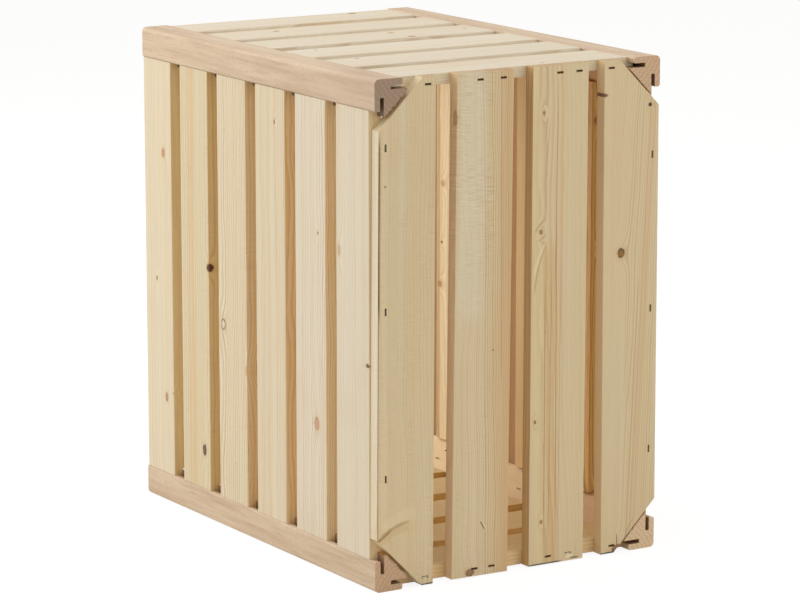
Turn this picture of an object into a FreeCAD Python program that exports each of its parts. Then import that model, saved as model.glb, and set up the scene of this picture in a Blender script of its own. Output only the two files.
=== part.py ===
"""Slatted wooden apple crate, standing on one of its short ends.

Frame: X across the crate's width, Y from its base boards (-Y) to its open mouth (+Y),
Z up along its length. The origin is under the middle of the crate, on the surface it stands on.
"""
import FreeCAD, Part
import math
import os

os.makedirs("parts", exist_ok=True)
Vector = FreeCAD.Vector

# Overall sizes in millimetres.
crate_length = 500.0        # over the corner posts, upright here
crate_width = 330.0         # over the corner posts
post_length = 463.0         # how deep the crate is, from base to mouth
board_proud = 1.0           # the base boards stand this far past the posts' ends

# Corner posts: a triangular moulding with a groove along each leg.
post_leg = 31.0             # outer corner to the end of an outer lip
post_web = 47.5             # outer corner to the slanted inner face, measured along a leg
outer_lip = 6.2             # wood outside a groove
groove_width = 4.2
groove_floor = 18.0         # outer corner to the floor of a groove
corner_radius = 5.0
lip_radius = 2.4
lip_inner_radius = 1.0
inner_lip_radius = 0.5

# Wall slats: six to a wall, tongued into the posts' grooves.
slats_per_wall = 6
slat_width = 58.0
slat_pitch = 78.05          # back edge to back edge
slat_thickness = 11.0       # in the end walls
side_slat_thickness = 14.0
slat_inset = 1.0            # slat faces lie this far inside the posts' outer faces
slat_arris = 0.8
tongue_grip = 6.5           # how far a tongue reaches past the end of the outer lip
tongue_play = 0.1           # clearance on each side of a tongue
thick_slat = 15.0           # the lower end wall's base slat is cut from thicker, narrower stock
thick_slat_width = 53.0

# How far slats 2 to 5 sit towards the mouth from their even places, wall by wall.
slat_shifts = {
    "left_side": (0.0, 0.0, 0.0, 0.0),
    "right_side": (1.0, 1.5, 2.1, 1.5),
    "upper_end": (0.0, 1.0, -1.0, 0.0),
    "lower_end": (7.0, 7.0, 4.0, 2.0),
}

# Base boards, stapled across the slats' edges.
board_thickness = 13.0
board_end_inset = 1.0       # board ends lie flush with the end walls' faces
board_arris = 0.6

# Each board: left edge at mid length (from the left posts' face), width, lean in degrees (upper end
# to the right), and its staples' places across it, upper then lower. The outer two also have their
# upper and lower corner cuts, and the heights of the staples along their outer edge.
base_boards = (
    {"left": 2.8, "width": 64.0, "lean": 0.32, "upper": (55.0,), "lower": (55.0,),
     "side": "left", "cuts": (49.0, 51.0), "heights": (112.0, 276.0, 434.0), "staple_depth": 10.7},
    {"left": 89.6, "width": 65.0, "lean": 0.57, "upper": (26.5, 53.0), "lower": (26.5, 46.5),
     "side": None},
    {"left": 178.3, "width": 65.0, "lean": 0.20, "upper": (31.5, 54.0), "lower": (23.0, 47.0),
     "side": None},
    {"left": 263.6, "width": 65.6, "lean": -0.17, "upper": (8.5,), "lower": (13.0,),
     "side": "right", "cuts": (48.0, 50.0), "heights": (103.0, 247.0, 402.0), "staple_depth": 7.5},
)

# Staples: flat wire, driven with a nailer.
staple_crown = 7.4
wire_width = 1.25
wire_thick = 1.0
crown_radius = 0.6
chisel_point = 1.5          # length of the slant at the end of a leg
board_staple_leg = 28.0
board_staple_depth = 7.5    # in from the end walls' outer faces
board_staple_sink = 1.5
board_pit_width = 2.3       # the wood is crushed beside a sunk crown
post_staple_sink = 2.5
post_staple_end = 3.0       # legs stop this far short of the post's outer face

# Places worked out from the sizes above.
base_face = -(post_length + board_proud) / 2
post_foot = base_face + board_proud
mouth = post_foot + post_length
board_back = base_face + board_thickness
inner_groove_wall = outer_lip + groove_width
inner_lip_end = post_web - inner_groove_wall
staple_run = post_leg - tongue_grip / 2

WALLS = {
    "left_side": (crate_length, lambda run, depth, y: Vector(depth - crate_width / 2, y, run)),
    "right_side": (crate_length, lambda run, depth, y: Vector(crate_width / 2 - depth, y, run)),
    "upper_end": (crate_width, lambda run, depth, y: Vector(run - crate_width / 2, y, crate_length - depth)),
    "lower_end": (crate_width, lambda run, depth, y: Vector(run - crate_width / 2, y, depth)),
}
CORNERS = {
    "upper_left": (-1, crate_length, ("left_side", "upper_end")),
    "upper_right": (1, crate_length, ("right_side", "upper_end")),
    "lower_left": (-1, 0.0, ("left_side", "lower_end")),
    "lower_right": (1, 0.0, ("right_side", "lower_end")),
}


def rounded_face(corners):
    """A flat face through corners, each (point, radius), with tangent arcs where radius is not 0."""
    turns = []
    for index, (point, radius) in enumerate(corners):
        back = (corners[index - 1][0] - point).normalize()
        ahead = (corners[(index + 1) % len(corners)][0] - point).normalize()
        half = back.getAngle(ahead) / 2
        inward = (back + ahead).normalize()
        reach = radius / math.tan(half)
        middle = point + inward * (radius / math.sin(half) - radius)
        turns.append((point + back * reach, middle, point + ahead * reach, radius))
    edges = []
    for index, (start, middle, end, radius) in enumerate(turns):
        if radius:
            edges.append(Part.Arc(start, middle, end).toShape())
        edges.append(Part.makeLine(end, turns[(index + 1) % len(turns)][0]))
    return Part.Face(Part.Wire(edges))


def long_edges(solid, direction, least):
    """The solid's straight edges along direction that are at least so long."""
    return [edge for edge in solid.Edges
            if edge.Length > least
            and abs((edge.Vertexes[-1].Point - edge.Vertexes[0].Point).normalize().dot(direction)) > 0.999]


def staple(centre, crown_way, leg_way, leg):
    """A U of flat wire: crown centred on centre, legs reaching along leg_way to chisel points."""
    half = staple_crown / 2
    outline = [
        (-half, 0.0, crown_radius), (half, 0.0, crown_radius), (half, leg, 0.0),
        (half - wire_thick, leg - chisel_point, 0.0), (half - wire_thick, wire_thick, 0.0),
        (wire_thick - half, wire_thick, 0.0), (wire_thick - half, leg - chisel_point, 0.0),
        (-half, leg, 0.0),
    ]
    across = crown_way.cross(leg_way) * wire_width
    corners = [(centre + crown_way * u + leg_way * v - across * 0.5, radius) for u, v, radius in outline]
    return rounded_face(corners).extrude(across)


def pit(centre, crown_way, leg_way, width, sink):
    """The hole that a sunk crown leaves around and above itself."""
    half = crown_way * (staple_crown / 2)
    across = crown_way.cross(leg_way) * (width / 2)
    top = centre - leg_way * sink
    corners = [top - half - across, top + half - across, top + half + across, top - half + across]
    return Part.Face(Part.makePolygon(corners + corners[:1])).extrude(leg_way * (sink + wire_thick))


def corner_post(side, level):
    """One post: outer corner rounded, a groove in each leg, inner face slanted at 45 degrees."""
    leg = [
        (post_leg, 0.0, lip_radius), (post_leg, outer_lip, lip_inner_radius),
        (groove_floor, outer_lip, 0.0), (groove_floor, inner_groove_wall, 0.0),
        (inner_lip_end, inner_groove_wall, inner_lip_radius),
    ]
    other_leg = [(up, across, radius) for across, up, radius in reversed(leg)]
    section = [(0.0, 0.0, corner_radius)] + leg + other_leg
    inward = 1 if level == 0.0 else -1
    corners = [(Vector(side * (crate_width / 2 - across), post_foot, level + inward * up), radius)
               for across, up, radius in section]
    return rounded_face(corners).extrude(Vector(0, post_length, 0))


def slat_span(wall, number):
    """Where a slat's two long edges lie along Y, near edge then mouth edge."""
    even = mouth - (number - 1) * slat_pitch
    if number < slats_per_wall:
        far = even + ((0.0,) + slat_shifts[wall])[number - 1]
        return far - slat_width, far
    far = board_back + thick_slat_width if wall == "lower_end" else even
    return board_back, far


def slat_depth(wall, number):
    """How far a slat's inner face lies inside the posts' outer face."""
    if wall.endswith("side"):
        return slat_inset + side_slat_thickness
    thick = wall == "lower_end" and number == slats_per_wall
    return slat_inset + (thick_slat if thick else slat_thickness)


def wall_slat(wall, number):
    """A slat with a tongue at each end: the outer shoulders meet the posts' lips."""
    span, place = WALLS[wall]
    near, far = slat_span(wall, number)
    inner = slat_depth(wall, number)
    tongue_tip = post_leg - tongue_grip
    tongue_out = outer_lip + tongue_play
    tongue_in = inner_groove_wall - tongue_play
    inner_shoulder = inner_lip_end + tongue_play
    lower_half = [
        (inner_shoulder, inner), (inner_shoulder, tongue_in), (tongue_tip, tongue_in),
        (tongue_tip, tongue_out), (post_leg, tongue_out), (post_leg, slat_inset),
    ]
    outline = lower_half + [(span - run, depth) for run, depth in reversed(lower_half)]
    face = rounded_face([(place(run, depth, near), 0.0) for run, depth in outline])
    solid = face.extrude(Vector(0, far - near, 0))
    along = (place(1, 0, 0) - place(0, 0, 0)).normalize()
    return solid.makeFillet(slat_arris, long_edges(solid, along, span / 2))


def base_board(board):
    """A board across the base, its outer corners cut at 45 degrees to clear the posts."""
    left = board["left"] - crate_width / 2
    right = left + board["width"]
    bottom = board_end_inset
    top = crate_length - board_end_inset
    corners = [(left, bottom), (right, bottom), (right, top), (left, top)]
    if board["side"]:
        upper_cut, lower_cut = board["cuts"]
        edge = left if board["side"] == "left" else right
        inward = 1 if board["side"] == "left" else -1
        lower = [(edge, bottom + lower_cut), (edge + inward * lower_cut, bottom)]
        upper = [(edge + inward * upper_cut, top), (edge, top - upper_cut)]
        if board["side"] == "left":
            corners = lower + corners[1:3] + upper
        else:
            corners = [corners[0]] + lower[::-1] + upper[::-1] + [corners[3]]
    face = rounded_face([(Vector(x, base_face, z), 0.0) for x, z in corners])
    solid = face.extrude(Vector(0, board_thickness, 0))
    solid = solid.makeFillet(board_arris, long_edges(solid, Vector(0, 0, 1), crate_length / 2))
    solid.rotate(Vector((left + right) / 2, 0, crate_length / 2), Vector(0, 1, 0), board["lean"])
    return solid


def board_staple_places(board):
    """The centre and crown direction of each staple that holds a base board."""
    sunk = base_face + board_staple_sink
    left = board["left"] - crate_width / 2
    drift = math.tan(math.radians(board["lean"])) * crate_length / 2
    places = []
    for across in board["upper"]:
        top = crate_length - slat_inset - board_staple_depth
        places.append((Vector(left + across + drift, sunk, top), Vector(1, 0, 0)))
    for across in board["lower"]:
        bottom = slat_inset + board_staple_depth
        places.append((Vector(left + across - drift, sunk, bottom), Vector(1, 0, 0)))
    if board["side"]:
        side = -1 if board["side"] == "left" else 1
        x = side * (crate_width / 2 - slat_inset - board["staple_depth"])
        places += [(Vector(x, sunk, z), Vector(0, 0, 1)) for z in board["heights"]]
    return places


def post_staple_places(corner):
    """The wall, crown centre and leg direction of each staple that pins a tongue in this post."""
    side, level, walls = CORNERS[corner]
    places = []
    for wall in walls:
        span, place = WALLS[wall]
        low = level == 0.0 if wall.endswith("side") else side < 0
        run = staple_run if low else span - staple_run
        depth = post_web - staple_run - wire_width / 2
        outward = (place(0, 0, 0) - place(0, 1, 0)).normalize()
        for number in range(1, slats_per_wall + 1):
            near, far = slat_span(wall, number)
            places.append((wall, number, place(run, depth, (near + far) / 2), outward))
    return places


# The wood, each piece still whole.
pieces = {}
for corner, (side, level, _) in CORNERS.items():
    pieces["corner_post_" + corner] = corner_post(side, level)
for wall in WALLS:
    for number in range(1, slats_per_wall + 1):
        pieces[f"{wall}_slat_{number}"] = wall_slat(wall, number)
for number, board in enumerate(base_boards, 1):
    pieces[f"base_board_{number}"] = base_board(board)

# Staples through the base boards into the base slats of the walls.
toward_mouth = Vector(0, 1, 0)
base_slats = [f"{wall}_slat_{slats_per_wall}" for wall in WALLS]
for number, board in enumerate(base_boards, 1):
    group = []
    for centre, crown_way in board_staple_places(board):
        wire = staple(centre, crown_way, toward_mouth, board_staple_leg)
        name = f"base_board_{number}"
        hole = pit(centre, crown_way, toward_mouth, board_pit_width, board_staple_sink)
        pieces[name] = pieces[name].cut(hole).cut(wire)
        for slat in base_slats:
            if pieces[slat].BoundBox.intersect(wire.BoundBox):
                pieces[slat] = pieces[slat].cut(wire)
        group.append(wire)
    pieces[f"base_board_{number}_staples"] = Part.Compound(group)

# Staples from inside, through each post's inner lip, the tongue and part of the outer lip.
staple_leg = post_web - staple_run - wire_width / 2 - post_staple_end
for corner in CORNERS:
    group = []
    post = "corner_post_" + corner
    for wall, number, centre, outward in post_staple_places(corner):
        slat = f"{wall}_slat_{number}"
        wire = staple(centre, Vector(0, 1, 0), outward, staple_leg)
        hole = pit(centre, Vector(0, 1, 0), outward, wire_width, post_staple_sink)
        pieces[post] = pieces[post].cut(hole).cut(wire)
        pieces[slat] = pieces[slat].cut(wire)
        group.append(wire)
    pieces[post + "_staples"] = Part.Compound(group)

for name, shape in pieces.items():
    shape.exportStep(f"parts/{name}.step")
    print(name, len(shape.Solids), round(shape.Volume), "mm3")
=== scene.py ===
# %% [markdown]
# # A slatted apple crate
# The crate stands on one short end, with its base boards towards us and its open mouth turned away.
# The frame holds every piece of wood and wire at its real size. What is left to do here is what a
# cabinet maker would see on the bench: the grain of each piece, its knots and streaks, the saw's
# marks, and the torn fibres that a blunt blade left at the end of a post.

# %% The frame
import math

import bpy
import numpy as np
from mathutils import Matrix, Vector


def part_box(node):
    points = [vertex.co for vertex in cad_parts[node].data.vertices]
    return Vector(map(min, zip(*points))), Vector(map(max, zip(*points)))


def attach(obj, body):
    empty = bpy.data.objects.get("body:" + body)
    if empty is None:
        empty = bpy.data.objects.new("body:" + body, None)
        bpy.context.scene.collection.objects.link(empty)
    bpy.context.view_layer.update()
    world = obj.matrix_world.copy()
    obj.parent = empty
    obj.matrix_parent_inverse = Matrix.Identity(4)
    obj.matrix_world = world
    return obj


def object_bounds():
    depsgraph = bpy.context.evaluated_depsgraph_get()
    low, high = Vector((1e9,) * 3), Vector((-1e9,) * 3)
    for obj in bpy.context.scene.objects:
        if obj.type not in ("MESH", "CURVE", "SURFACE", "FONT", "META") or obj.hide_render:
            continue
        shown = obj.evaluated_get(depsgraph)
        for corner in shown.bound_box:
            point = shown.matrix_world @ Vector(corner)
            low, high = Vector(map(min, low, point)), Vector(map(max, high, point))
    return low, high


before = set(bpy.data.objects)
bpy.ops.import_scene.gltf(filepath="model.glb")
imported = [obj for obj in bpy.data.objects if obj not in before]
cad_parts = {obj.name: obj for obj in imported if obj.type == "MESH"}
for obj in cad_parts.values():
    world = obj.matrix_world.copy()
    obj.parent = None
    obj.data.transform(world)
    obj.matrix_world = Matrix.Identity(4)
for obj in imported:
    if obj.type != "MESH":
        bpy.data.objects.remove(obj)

cad_low, cad_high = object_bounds()

# %% [markdown]
# ## The camera
# A long lens from the left and a little above shows the left wall, the base and the upper end. The
# camera is placed by its distance and its two angles from the point that it looks at, a little
# below the middle of the crate.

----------

▸ **GOAL**: Return nothing but the lines from the start of the listing above through the line containing "its short ends.", exactly as given.

▸ **OUTPUT OF THE EXERCISE**:
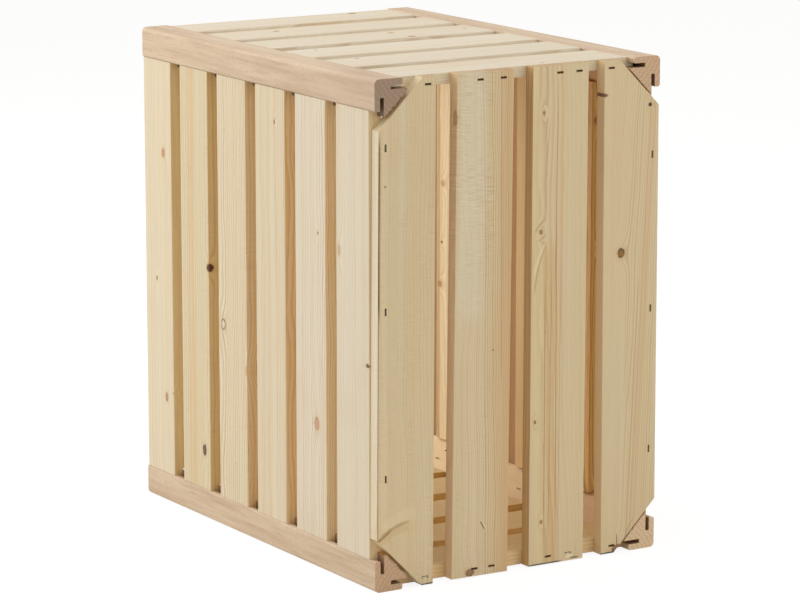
Turn this picture of an object into a FreeCAD Python program that exports each of its parts. Then import that model, saved as model.glb, and set up the scene of this picture in a Blender script of its own. Output only the two files.
=== part.py ===
"""Slatted wooden apple crate, standing on one of its short ends.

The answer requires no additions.